By the end of the day 23 people had been arrested, most of them local to western Colorado.
The fire department was called. “By 8:30pm the festival goers were gone– many of them a little damp from a fire hose ran amuck and somehow put out the crowd while the bonfire burned,” the Daily Sentinel glibly reported.
“They actually busted less people [in Grand Junction] because the people fought back. Kudos to Grand Junction,” said Lance, who had participated in numerous ‘Smoke-Ins’ with the Yippies in the 1970s.

Eventually all the outside organizers had their charges dropped, if they promised to never come back to Grand Junction. Lance and Burnis each spent about two weeks in jail before being kicked loose.

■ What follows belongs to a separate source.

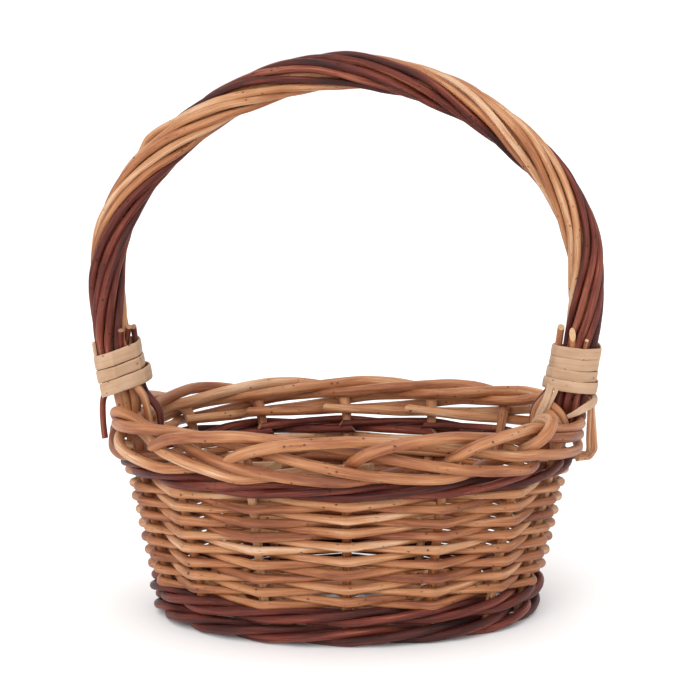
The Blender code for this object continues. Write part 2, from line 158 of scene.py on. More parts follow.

The Daily Sentinel opined about numerous letters they received but didn’t publish, which blamed the police for the violence at the Free Festival, and instead concluded “It was conceived as a challenge to the mores of Grand Junction residents and was designed to create a confrontation with law enforcement. It achieved both aims.”

The Yipster Times, came to a very different conclusion, “Once again an American police department had shown the world how easy it is to start a riot.”
Lance had some parting advice for today’s revolutionaries: “Fight, struggle, organize! Don’t waste time convincing people–find your people and start taking actions.”
“Also, if you really get political, and you are going to do real things, you need to be willing to cut off those friends that ain’t. This country is heading into some serious times,” said Lance adding with a laugh, “but always use humor.”